━━━ INPUT
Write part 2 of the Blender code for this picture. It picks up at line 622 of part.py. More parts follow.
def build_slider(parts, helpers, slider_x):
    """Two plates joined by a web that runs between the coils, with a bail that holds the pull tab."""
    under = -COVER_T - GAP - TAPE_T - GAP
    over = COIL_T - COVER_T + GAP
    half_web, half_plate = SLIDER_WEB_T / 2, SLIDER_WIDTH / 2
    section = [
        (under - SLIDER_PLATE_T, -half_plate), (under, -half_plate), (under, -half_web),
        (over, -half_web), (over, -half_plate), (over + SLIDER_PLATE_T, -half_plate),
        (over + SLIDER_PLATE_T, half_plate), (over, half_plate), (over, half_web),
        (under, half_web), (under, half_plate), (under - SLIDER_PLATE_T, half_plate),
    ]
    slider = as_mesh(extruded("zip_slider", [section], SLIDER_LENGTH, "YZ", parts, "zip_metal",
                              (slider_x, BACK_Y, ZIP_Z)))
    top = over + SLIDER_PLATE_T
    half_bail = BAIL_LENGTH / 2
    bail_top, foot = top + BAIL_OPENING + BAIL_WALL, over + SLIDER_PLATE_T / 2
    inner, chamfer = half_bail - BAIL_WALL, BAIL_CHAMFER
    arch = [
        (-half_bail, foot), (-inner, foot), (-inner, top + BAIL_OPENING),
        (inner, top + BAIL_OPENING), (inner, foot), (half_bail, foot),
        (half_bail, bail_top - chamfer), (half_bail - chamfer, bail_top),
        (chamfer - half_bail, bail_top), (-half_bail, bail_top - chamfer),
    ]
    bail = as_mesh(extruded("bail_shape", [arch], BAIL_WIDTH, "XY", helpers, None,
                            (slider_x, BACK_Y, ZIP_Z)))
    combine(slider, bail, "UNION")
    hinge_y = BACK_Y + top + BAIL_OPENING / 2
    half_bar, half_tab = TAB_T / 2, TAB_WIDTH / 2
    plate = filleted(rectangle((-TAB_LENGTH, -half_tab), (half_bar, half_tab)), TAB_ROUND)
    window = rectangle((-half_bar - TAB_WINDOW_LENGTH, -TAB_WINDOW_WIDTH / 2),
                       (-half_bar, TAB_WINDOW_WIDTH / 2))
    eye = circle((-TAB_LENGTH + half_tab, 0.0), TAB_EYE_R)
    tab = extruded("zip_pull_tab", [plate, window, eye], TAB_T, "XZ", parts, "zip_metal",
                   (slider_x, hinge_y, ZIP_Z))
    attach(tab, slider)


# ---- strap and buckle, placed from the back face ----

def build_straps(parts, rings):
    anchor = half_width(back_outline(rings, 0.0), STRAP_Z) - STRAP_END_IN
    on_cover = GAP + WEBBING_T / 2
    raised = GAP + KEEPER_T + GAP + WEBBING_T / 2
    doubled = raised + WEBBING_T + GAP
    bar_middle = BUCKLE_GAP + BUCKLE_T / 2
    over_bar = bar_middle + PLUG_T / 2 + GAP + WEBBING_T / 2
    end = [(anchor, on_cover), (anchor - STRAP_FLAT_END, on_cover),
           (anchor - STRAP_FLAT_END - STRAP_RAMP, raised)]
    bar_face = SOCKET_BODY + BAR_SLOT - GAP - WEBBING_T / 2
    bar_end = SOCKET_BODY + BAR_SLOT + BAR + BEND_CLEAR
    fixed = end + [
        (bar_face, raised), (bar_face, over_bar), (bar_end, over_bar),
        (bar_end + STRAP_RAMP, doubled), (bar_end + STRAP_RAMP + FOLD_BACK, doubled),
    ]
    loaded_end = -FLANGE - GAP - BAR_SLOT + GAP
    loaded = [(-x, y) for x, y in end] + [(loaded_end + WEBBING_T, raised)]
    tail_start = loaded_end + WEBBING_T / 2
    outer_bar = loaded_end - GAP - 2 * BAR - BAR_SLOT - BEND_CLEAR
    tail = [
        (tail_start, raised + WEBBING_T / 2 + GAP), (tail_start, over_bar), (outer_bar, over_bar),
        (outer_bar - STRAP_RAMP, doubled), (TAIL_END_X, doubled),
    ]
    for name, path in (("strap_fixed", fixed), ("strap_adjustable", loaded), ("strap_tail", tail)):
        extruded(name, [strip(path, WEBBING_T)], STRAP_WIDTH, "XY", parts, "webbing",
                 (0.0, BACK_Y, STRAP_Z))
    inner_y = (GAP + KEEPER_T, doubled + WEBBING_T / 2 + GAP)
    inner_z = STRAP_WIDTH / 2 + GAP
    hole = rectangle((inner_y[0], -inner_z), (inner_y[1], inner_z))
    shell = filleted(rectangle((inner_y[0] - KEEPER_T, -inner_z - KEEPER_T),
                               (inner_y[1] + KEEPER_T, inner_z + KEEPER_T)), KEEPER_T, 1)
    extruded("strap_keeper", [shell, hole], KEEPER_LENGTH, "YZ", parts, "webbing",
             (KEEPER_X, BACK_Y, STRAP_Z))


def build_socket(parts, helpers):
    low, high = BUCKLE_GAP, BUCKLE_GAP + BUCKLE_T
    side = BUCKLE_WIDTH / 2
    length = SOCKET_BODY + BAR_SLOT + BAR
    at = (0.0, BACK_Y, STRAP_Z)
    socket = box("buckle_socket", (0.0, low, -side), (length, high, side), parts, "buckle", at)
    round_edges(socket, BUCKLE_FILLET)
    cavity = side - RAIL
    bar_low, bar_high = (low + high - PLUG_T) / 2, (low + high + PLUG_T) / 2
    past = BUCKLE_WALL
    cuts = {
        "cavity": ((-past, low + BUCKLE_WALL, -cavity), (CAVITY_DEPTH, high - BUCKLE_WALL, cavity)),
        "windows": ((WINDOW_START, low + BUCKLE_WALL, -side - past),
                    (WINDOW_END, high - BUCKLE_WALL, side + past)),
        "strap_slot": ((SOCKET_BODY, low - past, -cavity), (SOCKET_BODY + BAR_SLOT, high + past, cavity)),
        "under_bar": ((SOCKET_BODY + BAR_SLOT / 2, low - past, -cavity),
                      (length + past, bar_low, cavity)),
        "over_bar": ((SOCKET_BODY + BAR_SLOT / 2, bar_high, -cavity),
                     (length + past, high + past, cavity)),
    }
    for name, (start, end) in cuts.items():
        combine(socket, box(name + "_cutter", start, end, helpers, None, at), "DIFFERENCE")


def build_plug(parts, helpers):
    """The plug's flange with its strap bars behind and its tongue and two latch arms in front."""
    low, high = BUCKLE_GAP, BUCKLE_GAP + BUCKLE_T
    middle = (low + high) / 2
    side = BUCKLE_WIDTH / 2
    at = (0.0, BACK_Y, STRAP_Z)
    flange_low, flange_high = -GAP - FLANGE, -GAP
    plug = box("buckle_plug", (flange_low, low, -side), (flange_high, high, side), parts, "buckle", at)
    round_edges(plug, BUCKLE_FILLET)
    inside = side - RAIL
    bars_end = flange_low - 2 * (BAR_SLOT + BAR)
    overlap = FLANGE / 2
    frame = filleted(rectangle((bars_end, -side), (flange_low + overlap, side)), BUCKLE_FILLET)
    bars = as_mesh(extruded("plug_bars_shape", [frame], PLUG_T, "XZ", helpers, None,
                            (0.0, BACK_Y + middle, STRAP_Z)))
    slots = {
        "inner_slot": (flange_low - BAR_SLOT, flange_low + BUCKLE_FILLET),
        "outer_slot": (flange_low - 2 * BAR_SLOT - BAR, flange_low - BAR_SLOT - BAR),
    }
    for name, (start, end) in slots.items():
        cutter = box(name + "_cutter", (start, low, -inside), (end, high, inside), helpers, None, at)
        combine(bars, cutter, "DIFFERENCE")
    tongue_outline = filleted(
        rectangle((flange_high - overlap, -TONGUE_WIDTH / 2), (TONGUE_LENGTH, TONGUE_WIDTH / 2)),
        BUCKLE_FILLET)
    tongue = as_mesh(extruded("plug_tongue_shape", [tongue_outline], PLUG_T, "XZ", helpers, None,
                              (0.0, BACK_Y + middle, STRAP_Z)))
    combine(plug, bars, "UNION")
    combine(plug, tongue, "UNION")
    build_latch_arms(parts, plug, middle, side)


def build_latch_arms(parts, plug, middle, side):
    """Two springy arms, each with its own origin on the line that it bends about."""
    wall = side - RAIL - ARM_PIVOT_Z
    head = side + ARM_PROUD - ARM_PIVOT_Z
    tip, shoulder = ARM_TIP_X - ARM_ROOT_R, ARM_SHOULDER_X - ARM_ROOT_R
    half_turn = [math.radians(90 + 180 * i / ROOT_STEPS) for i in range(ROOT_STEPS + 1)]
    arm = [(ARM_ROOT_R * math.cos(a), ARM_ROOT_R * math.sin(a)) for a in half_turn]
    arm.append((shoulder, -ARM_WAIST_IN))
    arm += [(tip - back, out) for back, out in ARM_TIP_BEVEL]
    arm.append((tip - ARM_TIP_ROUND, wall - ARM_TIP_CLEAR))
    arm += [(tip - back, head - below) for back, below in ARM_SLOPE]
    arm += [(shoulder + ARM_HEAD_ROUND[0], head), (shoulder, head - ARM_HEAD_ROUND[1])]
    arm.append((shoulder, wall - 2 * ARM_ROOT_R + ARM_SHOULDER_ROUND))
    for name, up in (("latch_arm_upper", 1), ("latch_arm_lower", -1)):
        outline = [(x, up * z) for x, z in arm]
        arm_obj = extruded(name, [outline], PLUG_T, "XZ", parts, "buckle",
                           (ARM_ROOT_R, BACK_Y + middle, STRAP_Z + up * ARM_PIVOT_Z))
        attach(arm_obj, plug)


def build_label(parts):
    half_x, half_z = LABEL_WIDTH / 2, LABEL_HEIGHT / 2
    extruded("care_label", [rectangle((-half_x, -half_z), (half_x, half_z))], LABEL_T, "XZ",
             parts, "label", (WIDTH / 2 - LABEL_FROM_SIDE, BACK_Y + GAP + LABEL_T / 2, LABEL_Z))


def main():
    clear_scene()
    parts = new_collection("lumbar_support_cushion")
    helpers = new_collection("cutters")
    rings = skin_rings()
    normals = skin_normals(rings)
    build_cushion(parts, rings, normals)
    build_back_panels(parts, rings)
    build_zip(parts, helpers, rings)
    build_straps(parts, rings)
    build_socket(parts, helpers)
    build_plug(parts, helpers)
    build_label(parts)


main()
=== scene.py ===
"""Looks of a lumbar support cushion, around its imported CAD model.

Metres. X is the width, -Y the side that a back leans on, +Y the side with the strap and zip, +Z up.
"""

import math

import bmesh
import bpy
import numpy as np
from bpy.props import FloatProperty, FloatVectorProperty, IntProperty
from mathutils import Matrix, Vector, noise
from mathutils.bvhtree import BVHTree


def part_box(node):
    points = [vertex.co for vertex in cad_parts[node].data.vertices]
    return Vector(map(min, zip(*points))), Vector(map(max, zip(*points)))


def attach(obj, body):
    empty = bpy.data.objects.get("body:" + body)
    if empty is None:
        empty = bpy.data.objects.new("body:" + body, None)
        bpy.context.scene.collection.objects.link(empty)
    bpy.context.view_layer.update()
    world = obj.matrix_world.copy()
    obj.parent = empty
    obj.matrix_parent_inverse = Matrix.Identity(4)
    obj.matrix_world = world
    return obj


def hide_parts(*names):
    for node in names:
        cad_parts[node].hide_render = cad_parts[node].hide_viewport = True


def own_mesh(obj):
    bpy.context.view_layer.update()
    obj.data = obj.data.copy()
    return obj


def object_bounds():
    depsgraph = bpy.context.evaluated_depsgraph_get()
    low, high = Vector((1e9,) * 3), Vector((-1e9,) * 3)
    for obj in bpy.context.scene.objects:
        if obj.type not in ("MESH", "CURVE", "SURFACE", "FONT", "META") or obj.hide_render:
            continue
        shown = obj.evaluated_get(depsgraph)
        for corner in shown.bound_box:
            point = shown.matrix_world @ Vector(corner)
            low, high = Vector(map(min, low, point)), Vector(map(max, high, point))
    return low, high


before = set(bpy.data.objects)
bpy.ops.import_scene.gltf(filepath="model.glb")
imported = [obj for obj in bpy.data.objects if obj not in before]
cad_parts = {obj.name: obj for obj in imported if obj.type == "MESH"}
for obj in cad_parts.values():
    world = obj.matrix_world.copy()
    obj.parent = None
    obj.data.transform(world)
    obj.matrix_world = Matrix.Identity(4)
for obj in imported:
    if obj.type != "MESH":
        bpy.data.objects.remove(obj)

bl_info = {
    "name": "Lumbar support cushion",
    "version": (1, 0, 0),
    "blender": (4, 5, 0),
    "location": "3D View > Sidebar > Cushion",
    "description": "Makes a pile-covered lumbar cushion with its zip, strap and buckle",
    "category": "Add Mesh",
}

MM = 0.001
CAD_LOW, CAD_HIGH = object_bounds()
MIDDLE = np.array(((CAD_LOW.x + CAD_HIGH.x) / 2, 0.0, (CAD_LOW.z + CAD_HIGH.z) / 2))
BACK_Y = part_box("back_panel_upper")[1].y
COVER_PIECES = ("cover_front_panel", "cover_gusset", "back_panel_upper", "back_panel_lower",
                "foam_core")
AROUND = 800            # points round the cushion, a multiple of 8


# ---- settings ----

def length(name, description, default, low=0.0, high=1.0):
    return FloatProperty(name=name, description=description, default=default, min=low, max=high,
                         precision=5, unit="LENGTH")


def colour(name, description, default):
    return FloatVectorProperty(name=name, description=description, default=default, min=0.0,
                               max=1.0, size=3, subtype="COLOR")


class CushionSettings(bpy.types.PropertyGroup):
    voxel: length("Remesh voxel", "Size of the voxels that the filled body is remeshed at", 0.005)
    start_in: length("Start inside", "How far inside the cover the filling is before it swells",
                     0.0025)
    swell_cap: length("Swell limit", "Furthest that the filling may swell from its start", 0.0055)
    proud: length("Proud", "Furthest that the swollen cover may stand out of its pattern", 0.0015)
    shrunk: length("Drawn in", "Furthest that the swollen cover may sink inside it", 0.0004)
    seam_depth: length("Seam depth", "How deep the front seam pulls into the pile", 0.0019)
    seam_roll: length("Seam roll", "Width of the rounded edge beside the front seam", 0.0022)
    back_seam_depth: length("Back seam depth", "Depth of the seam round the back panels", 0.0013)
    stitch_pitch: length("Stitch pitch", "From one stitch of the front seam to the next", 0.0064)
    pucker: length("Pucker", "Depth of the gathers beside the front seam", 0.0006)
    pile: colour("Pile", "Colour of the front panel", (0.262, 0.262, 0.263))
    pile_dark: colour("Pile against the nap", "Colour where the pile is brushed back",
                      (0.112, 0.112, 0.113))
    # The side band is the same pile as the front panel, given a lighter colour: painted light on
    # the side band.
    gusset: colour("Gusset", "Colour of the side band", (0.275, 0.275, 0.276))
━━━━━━
━━━ INPUT
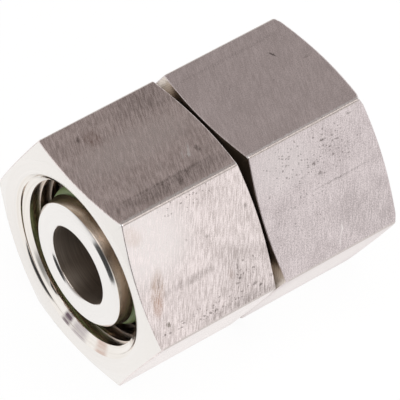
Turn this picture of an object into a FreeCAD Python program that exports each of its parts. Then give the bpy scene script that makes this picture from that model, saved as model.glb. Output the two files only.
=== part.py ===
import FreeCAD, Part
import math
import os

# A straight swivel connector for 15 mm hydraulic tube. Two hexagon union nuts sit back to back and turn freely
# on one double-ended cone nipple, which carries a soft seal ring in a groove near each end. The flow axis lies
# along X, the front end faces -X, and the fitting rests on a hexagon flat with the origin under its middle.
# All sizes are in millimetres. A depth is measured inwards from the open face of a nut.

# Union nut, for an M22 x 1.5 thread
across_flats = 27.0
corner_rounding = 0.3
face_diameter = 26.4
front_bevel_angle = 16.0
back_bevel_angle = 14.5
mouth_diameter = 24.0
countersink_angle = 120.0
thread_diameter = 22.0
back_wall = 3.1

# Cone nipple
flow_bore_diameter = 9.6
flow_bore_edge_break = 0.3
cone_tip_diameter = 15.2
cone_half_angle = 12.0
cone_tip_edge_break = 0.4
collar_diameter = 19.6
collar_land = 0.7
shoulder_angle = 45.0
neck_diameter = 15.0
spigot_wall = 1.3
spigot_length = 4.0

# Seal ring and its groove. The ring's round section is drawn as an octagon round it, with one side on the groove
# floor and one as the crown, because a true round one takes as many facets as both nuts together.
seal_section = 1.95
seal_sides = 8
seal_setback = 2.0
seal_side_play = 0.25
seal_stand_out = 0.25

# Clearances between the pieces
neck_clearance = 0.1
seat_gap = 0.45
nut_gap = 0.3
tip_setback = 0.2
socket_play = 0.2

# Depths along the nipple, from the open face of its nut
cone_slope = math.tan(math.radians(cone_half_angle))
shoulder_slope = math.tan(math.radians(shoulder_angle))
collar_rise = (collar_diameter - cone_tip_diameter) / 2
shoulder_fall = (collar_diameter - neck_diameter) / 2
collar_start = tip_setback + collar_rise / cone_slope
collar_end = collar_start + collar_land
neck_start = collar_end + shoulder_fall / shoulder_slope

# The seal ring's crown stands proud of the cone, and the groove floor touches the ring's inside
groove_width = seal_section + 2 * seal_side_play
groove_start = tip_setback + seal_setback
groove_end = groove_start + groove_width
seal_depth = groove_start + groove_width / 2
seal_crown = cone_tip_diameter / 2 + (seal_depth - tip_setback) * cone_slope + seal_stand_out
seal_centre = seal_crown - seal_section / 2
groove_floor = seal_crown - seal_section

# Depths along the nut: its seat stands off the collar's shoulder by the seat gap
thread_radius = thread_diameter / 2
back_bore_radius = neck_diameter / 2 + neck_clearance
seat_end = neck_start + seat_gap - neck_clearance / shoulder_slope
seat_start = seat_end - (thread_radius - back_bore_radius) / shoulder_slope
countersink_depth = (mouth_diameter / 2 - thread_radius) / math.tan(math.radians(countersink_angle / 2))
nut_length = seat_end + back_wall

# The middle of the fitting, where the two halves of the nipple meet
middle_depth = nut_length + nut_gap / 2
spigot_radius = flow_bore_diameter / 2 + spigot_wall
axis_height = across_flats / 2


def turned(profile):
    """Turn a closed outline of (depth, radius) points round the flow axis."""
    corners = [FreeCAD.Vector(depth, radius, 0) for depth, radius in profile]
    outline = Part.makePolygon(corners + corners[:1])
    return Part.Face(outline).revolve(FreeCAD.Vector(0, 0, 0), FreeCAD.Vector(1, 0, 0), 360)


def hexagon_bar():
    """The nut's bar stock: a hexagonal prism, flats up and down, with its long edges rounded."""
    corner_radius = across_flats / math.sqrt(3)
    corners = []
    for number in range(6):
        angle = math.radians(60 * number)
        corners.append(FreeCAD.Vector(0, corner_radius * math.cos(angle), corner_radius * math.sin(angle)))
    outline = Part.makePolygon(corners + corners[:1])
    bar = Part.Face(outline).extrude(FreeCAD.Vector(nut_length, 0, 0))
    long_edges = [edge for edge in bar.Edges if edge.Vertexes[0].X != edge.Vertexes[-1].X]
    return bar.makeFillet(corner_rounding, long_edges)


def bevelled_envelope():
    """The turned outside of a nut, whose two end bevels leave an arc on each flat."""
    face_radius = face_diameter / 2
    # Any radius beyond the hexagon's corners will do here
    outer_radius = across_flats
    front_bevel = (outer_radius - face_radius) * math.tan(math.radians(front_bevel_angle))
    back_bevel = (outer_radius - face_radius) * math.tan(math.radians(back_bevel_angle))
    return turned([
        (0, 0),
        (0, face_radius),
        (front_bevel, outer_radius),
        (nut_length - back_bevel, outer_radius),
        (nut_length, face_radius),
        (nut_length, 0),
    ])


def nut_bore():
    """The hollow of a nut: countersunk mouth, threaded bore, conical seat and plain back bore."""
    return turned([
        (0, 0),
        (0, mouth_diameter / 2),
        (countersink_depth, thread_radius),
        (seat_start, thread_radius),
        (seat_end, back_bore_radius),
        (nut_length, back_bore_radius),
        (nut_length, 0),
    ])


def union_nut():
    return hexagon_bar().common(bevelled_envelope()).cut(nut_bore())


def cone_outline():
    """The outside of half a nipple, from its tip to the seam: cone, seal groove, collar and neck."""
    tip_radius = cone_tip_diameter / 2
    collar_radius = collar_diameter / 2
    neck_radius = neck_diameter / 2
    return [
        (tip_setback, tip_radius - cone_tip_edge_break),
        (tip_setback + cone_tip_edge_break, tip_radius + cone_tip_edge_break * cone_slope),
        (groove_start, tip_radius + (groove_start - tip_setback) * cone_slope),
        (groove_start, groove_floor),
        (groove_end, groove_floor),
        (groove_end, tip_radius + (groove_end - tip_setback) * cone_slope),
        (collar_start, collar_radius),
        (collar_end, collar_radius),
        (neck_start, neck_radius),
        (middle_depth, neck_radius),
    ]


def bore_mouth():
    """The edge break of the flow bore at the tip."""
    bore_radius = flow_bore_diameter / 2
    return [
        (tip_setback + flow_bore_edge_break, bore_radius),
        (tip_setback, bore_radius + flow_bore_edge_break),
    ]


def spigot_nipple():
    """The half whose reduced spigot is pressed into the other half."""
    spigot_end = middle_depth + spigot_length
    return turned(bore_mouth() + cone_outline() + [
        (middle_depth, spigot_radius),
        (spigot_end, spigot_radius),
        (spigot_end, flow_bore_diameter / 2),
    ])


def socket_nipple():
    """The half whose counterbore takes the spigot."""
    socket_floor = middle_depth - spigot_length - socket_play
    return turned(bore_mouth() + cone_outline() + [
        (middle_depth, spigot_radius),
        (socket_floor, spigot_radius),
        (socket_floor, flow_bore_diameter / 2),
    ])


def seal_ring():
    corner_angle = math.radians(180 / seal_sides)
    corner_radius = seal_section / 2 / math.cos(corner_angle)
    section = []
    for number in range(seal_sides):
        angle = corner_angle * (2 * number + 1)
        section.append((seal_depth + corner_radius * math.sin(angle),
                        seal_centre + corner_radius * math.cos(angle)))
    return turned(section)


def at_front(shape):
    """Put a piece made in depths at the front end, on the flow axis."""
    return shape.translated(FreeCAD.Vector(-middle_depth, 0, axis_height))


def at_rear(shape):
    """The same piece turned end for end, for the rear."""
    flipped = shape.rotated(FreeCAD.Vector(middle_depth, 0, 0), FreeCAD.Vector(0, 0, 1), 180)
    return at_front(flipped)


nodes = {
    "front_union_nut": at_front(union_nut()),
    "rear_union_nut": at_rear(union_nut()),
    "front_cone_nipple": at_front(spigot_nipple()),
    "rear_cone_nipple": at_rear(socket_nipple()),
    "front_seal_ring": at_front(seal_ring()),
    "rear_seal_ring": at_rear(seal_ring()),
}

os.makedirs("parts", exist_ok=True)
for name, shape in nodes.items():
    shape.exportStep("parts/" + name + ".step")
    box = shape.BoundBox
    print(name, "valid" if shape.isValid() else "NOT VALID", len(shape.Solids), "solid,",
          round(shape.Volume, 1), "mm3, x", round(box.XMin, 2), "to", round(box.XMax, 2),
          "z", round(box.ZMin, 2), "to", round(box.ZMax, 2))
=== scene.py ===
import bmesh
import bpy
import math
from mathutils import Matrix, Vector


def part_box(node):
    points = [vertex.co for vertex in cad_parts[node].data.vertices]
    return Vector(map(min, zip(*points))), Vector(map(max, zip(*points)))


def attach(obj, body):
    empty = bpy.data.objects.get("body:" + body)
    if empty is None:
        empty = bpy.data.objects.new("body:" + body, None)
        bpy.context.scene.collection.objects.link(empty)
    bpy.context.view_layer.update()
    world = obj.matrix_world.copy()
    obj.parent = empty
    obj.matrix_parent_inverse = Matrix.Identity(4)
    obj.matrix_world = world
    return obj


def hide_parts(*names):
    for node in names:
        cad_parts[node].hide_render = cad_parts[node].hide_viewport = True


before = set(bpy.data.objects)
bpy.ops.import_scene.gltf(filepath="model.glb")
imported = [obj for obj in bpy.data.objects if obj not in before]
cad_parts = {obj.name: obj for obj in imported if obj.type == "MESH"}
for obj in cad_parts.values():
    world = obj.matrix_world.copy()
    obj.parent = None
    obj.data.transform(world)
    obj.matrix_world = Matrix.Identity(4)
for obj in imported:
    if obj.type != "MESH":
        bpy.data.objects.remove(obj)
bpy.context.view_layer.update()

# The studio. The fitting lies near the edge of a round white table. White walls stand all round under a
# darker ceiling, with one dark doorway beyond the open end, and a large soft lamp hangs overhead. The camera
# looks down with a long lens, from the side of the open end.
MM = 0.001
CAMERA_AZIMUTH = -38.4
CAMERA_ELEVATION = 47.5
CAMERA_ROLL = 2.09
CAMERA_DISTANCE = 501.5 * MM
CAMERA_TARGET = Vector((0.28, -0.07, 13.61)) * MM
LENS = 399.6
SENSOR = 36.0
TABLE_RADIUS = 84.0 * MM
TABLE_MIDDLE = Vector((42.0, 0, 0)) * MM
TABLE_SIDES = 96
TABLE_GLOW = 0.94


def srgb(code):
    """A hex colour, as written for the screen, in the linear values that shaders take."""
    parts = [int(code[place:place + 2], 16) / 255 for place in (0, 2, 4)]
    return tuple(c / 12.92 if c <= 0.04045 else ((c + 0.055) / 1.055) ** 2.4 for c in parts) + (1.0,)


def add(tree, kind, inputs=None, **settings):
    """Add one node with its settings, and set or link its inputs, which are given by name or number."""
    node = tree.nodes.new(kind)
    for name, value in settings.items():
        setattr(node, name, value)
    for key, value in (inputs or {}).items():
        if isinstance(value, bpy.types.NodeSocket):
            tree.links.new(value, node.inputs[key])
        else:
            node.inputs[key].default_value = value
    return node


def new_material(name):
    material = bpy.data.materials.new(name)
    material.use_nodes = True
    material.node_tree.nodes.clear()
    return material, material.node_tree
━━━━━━
WHAT YOU ARE ASKED TO DO
Give the number of lines above in which the word "this" occurs, with nothing else.

FINAL RESULT
2